America’s beginning was a paradox. On one hand, European settlers carried with them the logic of monoculture: stripping Indigenous peoples from their lands, enslaving Africans to work the fields, and privileging whiteness, Christianity, and male authority as the standard of belonging. The soil of the new nation was too often tilled by exclusion and watered by blood.
And yet, its founding documents carried radical ideas for their day—claims of liberty, conscience, and equality that, though written narrowly, contained the seeds for wider interpretations. Even in the 18th century, there were voices imagining broader freedoms: Quakers who rejected slavery, Baptists and Deists who argued for religious liberty, women who pressed against the edges of silence. America’s contradiction is that it has always carried both forces at once—Oneness narrowing the circle, Allness pressing it wider.
We see this paradox in every era. The same nation that justified slavery also produced abolitionists who risked everything to end it. The same Constitution that silenced women birthed suffragists who refused to stay quiet. The same Reconstruction that gave us the 13th, 14th, and 15th Amendments also gave rise to Jim Crow violence designed to strangle them. America has never been one story—it has always been a contested garden, some sowing sameness, others sowing plurality, with the harvest unfinished.
We see it still. Today, school boards in Florida and beyond ban books about Black history, queer lives, and immigrant stories. Texas passes laws stripping transgender people—especially kids—of healthcare and dignity. States across the country roll back reproductive rights after Dobbs, as if half the population’s autonomy were optional. Politicians campaign on promises to “close the border” and cut off asylum seekers fleeing violence, echoing the exclusion acts of the past. Christian nationalists proclaim America a “Christian nation,” denying the religious freedom this country was built to protect.
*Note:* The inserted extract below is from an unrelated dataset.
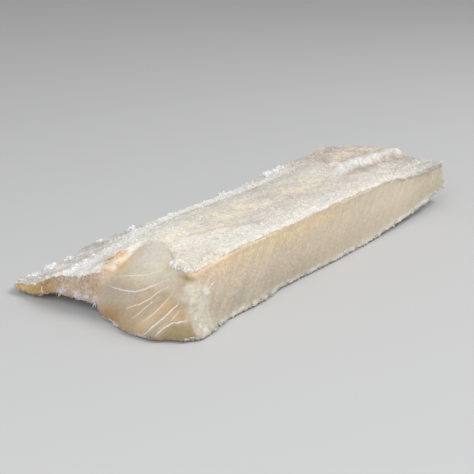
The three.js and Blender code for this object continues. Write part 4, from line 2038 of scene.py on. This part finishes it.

And yet—all across the country, parents defend inclusive curricula, doctors stand with trans youth, congregations welcome immigrants, and communities resist censorship. The same clash continues: Oneness trying to contract the circle, Allness demanding it widen.
The soil itself warns us. Farmers know monocrops exhaust the land. One pest, one drought, and the whole crop is lost. Diversity in planting makes survival possible. The same truth appears everywhere. In business, companies thrive on many ideas and perspectives; sameness kills innovation. In sports, no team wins with only one kind of player—you need speed and size, offense and defense, different skills working together. In faith, even within Christianity, countless denominations show that no single path holds all truth. Diversity is not weakness. It is resilience.
The 20th century carried the same struggle forward. Immigration quotas favored Northern Europeans while excluding Asians, Jews, and others deemed “unfit.” Segregation walled off schools, buses, and neighborhoods. McCarthyism demanded conformity of thought.
Yet Allness rose again. The Civil Rights Movement dismantled legal apartheid. The 1965 Immigration Act reopened America to the world, reshaping its face. Women’s liberation, Stonewall, and the fight for gay rights widened the rows for a harvest not yet fully seen. Each act of Allness worked like compost, taking the rot of exclusion and transforming it into the possibility of new life.
And when we look at history honestly, the gifts of diversity are everywhere. Jazz, blues, and gospel—born from the pain and creativity of Black America—reshaped global music. Immigrants carried recipes that became the kitchens of entire cities, from tacos to dim sum to pierogies to pho. Indigenous traditions of ecological stewardship hold wisdom we desperately need in the face of climate change. Queer communities gave us art, literature, and models of chosen family that teach resilience and love. Religious diversity has deepened our understanding of the sacred: Buddhist mindfulness practices, Jewish traditions of justice and memory, Muslim poetry and architecture, Hindu philosophies of interconnectedness, Indigenous spiritualities of land and ancestors. America’s true genius is not homogeneity—it is polyphony.
Complexity Within Groups
And we should be honest: no group is all one thing. Not all Christians can be lumped into the political right, just as not all non-Christians can be lumped into the left. Within every tradition, every community, every party, there are voices that cling to Oneness and voices that open to Allness.
Christianity alone spans fundamentalists who want to legislate belief, liberation theologians who march for justice, contemplatives who seek silence, and progressive churches that welcome LGBTQ families. The same is true across every subgroup. The question is not what label you carry, but whether you give space for all people—or only for a few types.
Final Contrast & Call
That is why I resist the language of Right and Left. Those categories keep us stuck in shallow battles. The real divide is between Oneness and Allness. Oneness is monoculture: brittle, fearful, easy to topple. Allness is compost: messy, alive, and resilient. Every step forward in American history has come from widening the base, not narrowing it.
Our future depends on whether we remember that lesson. A narrow structure always collapses under pressure, but a wide one stands firm. When we build on Allness—on the strength of many voices—we create something stable enough to last.